Left-Wing The Week Praises Ted Cruz for Taking Aim at China-Friendly Hollywood

Left-leaning magazine The Week praised Sen. Ted Cruz on Thursday for proposing legislation that would bar the Pentagon from working with movie studios that have recently changed films for Chinese censors, writing that Cruz “has landed on a good idea with the wrong motivations.”
“Under normal circumstances, I tend to disagree with Texas Sen. Ted Cruz (R) about basically everything,” the publication’s culture critic, Jeva Lange, wrote in a column. “But with his latest legislative effort, he might just have my support.”
Lange said the proposal would discourage some of China’s less laudable values from influencing the movie industry and “preserve the integrity” of art, writing, “Pervasive industry-wide beliefs — like that Chinese racism would tank a movie like Black Panther — can paradoxically limit diverse casting in American films that are intended to be overseas hits. Additionally, looking to address the broadest of audiences and governments with a work could only ever produce a bland, boring movie, as opposed to one that actually commits to being about something.
“Discouraging movies from being made solely as vehicles that can get past a foreign government’s censors isn’t just a question of protecting some peachy American ideal about the freedom of speech,” she added. “It’s also about preserving the integrity of what makes art art: a film’s specificity, say, or its ability to illuminate a precise human experience, or the derivation of a story from a particular place and time.”
Cruz’s office said this week that he plans to introduce the Stopping Censorship, Restoring Integrity, and Protecting Talkies Act, or SCRIPT Act, after the Senate reconvenes in May. The bill would require studios seeking the Pentagon’s assistance to provide a list of all the movies they have submitted to Chinese Communist Party officials “for evaluation” over the preceding 10 years, and would limit Pentagon assistance to studios that have altered movies at China’s request.

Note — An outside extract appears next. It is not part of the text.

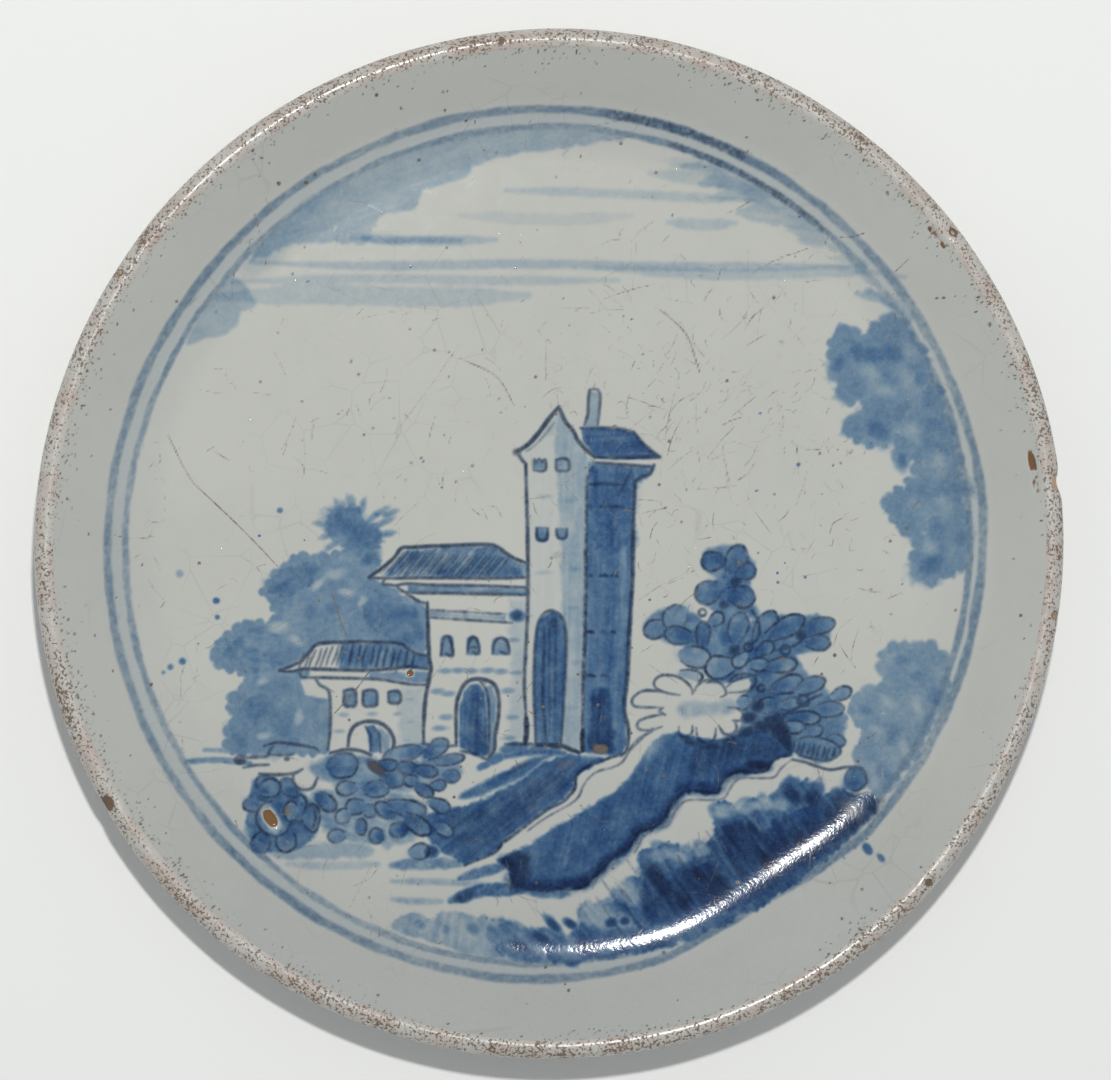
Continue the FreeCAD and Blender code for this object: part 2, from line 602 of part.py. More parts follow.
def make_wash_on_bend(label, drawing, skin):
    """A patch of wash that climbs the bend of the well."""
    return on_the_bend(label, skin, raise_prism(drawing, label + "_prism", "well_bend"))


def make_strokes(label, strokes):
    """Brush strokes on the flat floor, fused where they cross."""
    prisms = []
    for number, (width, points) in enumerate(strokes, start=1):
        drawing = stroke_drawing(f"{label}_{number}", width, points)
        prisms.append(raise_prism(drawing, f"{label}_{number}_prism", "paint_depth"))
    return join(label, prisms)


def make_strokes_on_bend(label, strokes, skin):
    """Brush strokes that run off the flat floor on to the bend of the well."""
    prisms = []
    for number, (width, points) in enumerate(strokes, start=1):
        drawing = stroke_drawing(f"{label}_{number}", width, points)
        prisms.append(raise_prism(drawing, f"{label}_{number}_prism", "well_bend"))
    return on_the_bend(label, skin, join(label + "_prisms", prisms))


def make_spots(label, skin):
    """Stray round drops of paint."""
    drops = []
    for number, (x, y, radius) in enumerate(PAINT_SPOTS, start=1):
        drop = DOC.addObject("Part::Cylinder", f"{label}_{number}")
        drop.Radius = radius
        drop.setExpression("Height", bound("well_bend"))
        drop.Placement.Base = V(x, y, 0)
        place_on_floor(drop)
        drops.append(drop)
    return on_the_bend(label, skin, join(label + "_drops", drops))


def make_sky(skin):
    """The washes and the long streaks above the buildings."""
    left = make_wash_on_bend("sky_wash_left", blob_drawing("sky_wash_left", SKY_LEFT), skin)
    right = make_wash_on_bend("sky_wash_right", blob_drawing("sky_wash_right", SKY_RIGHT), skin)
    return [left, right, make_strokes_on_bend("sky_streaks", SKY_STREAKS, skin)]


def make_trees(skin):
    """The two trees at the right edge and the trees behind the houses."""
    return [
        make_wash_on_bend("far_tree_upper", blob_drawing("far_tree_upper", FAR_TREE_UPPER), skin),
        make_wash_on_bend("far_tree_lower", blob_drawing("far_tree_lower", FAR_TREE_LOWER), skin),
        make_wash("left_tree_crown", blob_drawing("left_tree_crown", LEFT_TREE_CROWN)),
        make_wash_on_bend("left_tree", blob_drawing("left_tree", LEFT_TREE), skin),
    ]


def make_building(name, panels, lines):
    """The washes of one building, each cut back where the drawing lines pass, and the lines themselves."""
    outline = make_strokes(name + "_outline", lines)
    made = []
    for label, points in panels:
        wash = raise_prism(panel_drawing(label, points), label + "_wash", "paint_depth")
        made.append(cut_away(label, wash, outline))
    return [*made, outline]


def make_buildings():
    """The tower, the house beside it and the gatehouse."""
    tower = [
        ("tower_roof", TOWER_ROOF),
        ("tower_side", TOWER_SIDE),
        ("tower_front_shade", TOWER_FRONT_SHADE),
        ("tower_door", TOWER_DOOR),
    ]
    house = [("house_roof", HOUSE_ROOF), ("house_band", HOUSE_BAND), ("house_door", HOUSE_DOOR)]
    gate = [("gate_roof", GATE_ROOF), ("gate_arch", GATE_ARCH)]
    return [
        *make_building("tower", tower, TOWER_LINES),
        *make_building("house", house, HOUSE_LINES),
        *make_building("gate", gate, GATE_LINES),
    ]


def make_ground(skin):
    """Banks, leaves and loose strokes, with the bank's drawing lines let into the washes."""
    outline = make_strokes("bank_outline", BANK_LINES)
    near = raise_prism(blob_drawing("near_bank", NEAR_BANK), "near_bank_wash", "paint_depth")
    middle = raise_prism(blob_drawing("middle_bank", MIDDLE_BANK), "middle_bank_wash", "paint_depth")
    return [
        make_wash("shrub", blob_drawing("shrub", SHRUB)),
        make_wash_on_bend("bush", blob_drawing("bush", BUSH), skin),
        cut_away("near_bank", near, outline),
        cut_away("middle_bank", middle, outline),
        make_wash_on_bend("dark_foliage", blob_drawing("dark_foliage", DARK_FOLIAGE), skin),
        make_strokes_on_bend("ground_strokes", GROUND_STROKES, skin),
        outline,
        make_spots("paint_spots", skin),
    ]


# --- the whole plate --------------------------------------------------------------------------------------------


def check_document():
    """Stop if any object of the document failed."""
    DOC.recompute()
    for thing in DOC.Objects:
        if "Invalid" in thing.State or "Error" in thing.State:
            raise RuntimeError(f"{thing.Label} failed: {thing.State}")


def write_step(piece):
    """Write one sub-part to its file, after checking its shape."""
    shape = piece.Shape
    if shape.isNull() or not shape.isValid() or not shape.Solids:
        raise RuntimeError(f"{piece.Label} has no sound solid")
    shape.exportStep(f"parts/{piece.Label}.step")
    box = shape.BoundBox
    print(
        f"{piece.Label:20s} solids {len(shape.Solids):2d}  volume {shape.Volume:10.2f}"
        f"  x {box.XMin:7.2f} {box.XMax:7.2f}  y {box.YMin:7.2f} {box.YMax:7.2f}  z {box.ZMin:6.2f} {box.ZMax:6.2f}"
    )


def main():
    """Build the plate from the clay up and write every sub-part."""
    pieces = [
        make_clay_body(),
        make_foot_ring(),
        make_face_glaze(),
        make_lip_glaze(),
        make_back_glaze(),
        make_base_glaze(),
    ]
    skin = make_paint_skin()
    pieces += [make_ring_line("outer_ring_line", skin), make_ring_line("inner_ring_line", skin)]
    pieces += make_sky(skin)
    pieces += make_trees(skin)
    pieces += make_buildings()
    pieces += make_ground(skin)
    check_document()
    os.makedirs("parts", exist_ok=True)
    for piece in pieces:
        write_step(piece)


main()
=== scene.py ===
"""A souvenir plate of tin-glazed earthenware, painted by hand in cobalt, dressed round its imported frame.

The clay, the glaze and the brushwork are built in the order that they are made: the potter's section gives
every surface, the painter's strokes are laid on a grid of paint depths, and the glaze carries those depths as
an attribute that its finish reads. Sizes are millimetres until a mesh is written in metres.
"""

from __future__ import annotations

import logging
import math
import sys
from dataclasses import dataclass, field
from enum import Enum

import bpy
import numpy as np
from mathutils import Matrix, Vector

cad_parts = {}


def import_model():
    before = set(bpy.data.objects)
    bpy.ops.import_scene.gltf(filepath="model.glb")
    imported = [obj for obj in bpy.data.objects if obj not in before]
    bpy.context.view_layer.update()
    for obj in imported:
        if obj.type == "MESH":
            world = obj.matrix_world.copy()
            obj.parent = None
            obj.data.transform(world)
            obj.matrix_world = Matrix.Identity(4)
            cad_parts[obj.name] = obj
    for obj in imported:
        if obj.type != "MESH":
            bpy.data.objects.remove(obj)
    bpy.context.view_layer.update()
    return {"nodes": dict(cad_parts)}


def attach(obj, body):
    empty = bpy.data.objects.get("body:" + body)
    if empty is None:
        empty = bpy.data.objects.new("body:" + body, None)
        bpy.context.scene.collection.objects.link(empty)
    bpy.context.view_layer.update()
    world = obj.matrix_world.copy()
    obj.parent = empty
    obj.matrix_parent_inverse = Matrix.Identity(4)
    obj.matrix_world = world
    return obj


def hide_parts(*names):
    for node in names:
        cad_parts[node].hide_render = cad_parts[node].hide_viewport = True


LOG = logging.getLogger("plate")
MM = 0.001
Points = list[tuple[float, float]]
Spot = tuple[slice, slice]


# ---------------------------------------------------------------- the potter's section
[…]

The legislation comes after controversy involving productions such as the Tom Cruise movie, Top Gun: Maverick, which was produced with assistance from the United States Air Force. Producers removed Taiwanese and Japanese flags that appeared in the 1986 original in order to appease Chinese censors. The movie is tentatively due for release in December.
The Pentagon assisted with 800 films and 1,100 TV titles between 1911 and 2017, and occasionally requests alterations of its own. Lange noted a prominent example includes the 2013 Superman movie Man of Steel, which was initially denied assistance for portraying the American military as too “cartoony.” The department also assisted with The Terminator and Iron Man franchises, but turned down Marvel’s Avengers, because it didn’t understand the movie’s fictional S.H.I.E.L.D. organization.
“We couldn’t reconcile the unreality of this international organization and our place in it,” Phil Strub, the Defense Department’s Hollywood liaison, told Wired at the time. “To whom did S.H.I.E.L.D. answer? Did we work for S.H.I.E.L.D.? We hit that roadblock and decided we couldn’t do anything.”
China has banned a wide range of American entertainment from appearing in the country, including Winnie the Pooh after Chinese activists began comparing the “Pooh Bear” character to Chinese General Secretary Xi Jinping.
Lange said she found it distasteful that Cruz’s measure came in the midst of acrimony over the coronavirus pandemic, but still supports the proposal. “A moral high ground … is not the best way to approach the question of resisting Chinese censorship. Still … for an industry that otherwise lionizes the victims of the Hollywood blacklist, Tinseltown has been pretttty quick to cede free speech to Chinese authorities for the sake of making a buck.
“The SCRIPT Act would require, at the very least, a reevaluation of the purpose of Hollywood movies. And while Ted Cruz and I might not necessarily agree on the why, he’s right: it’s time for Hollywood to decide the worth of its art,” she added.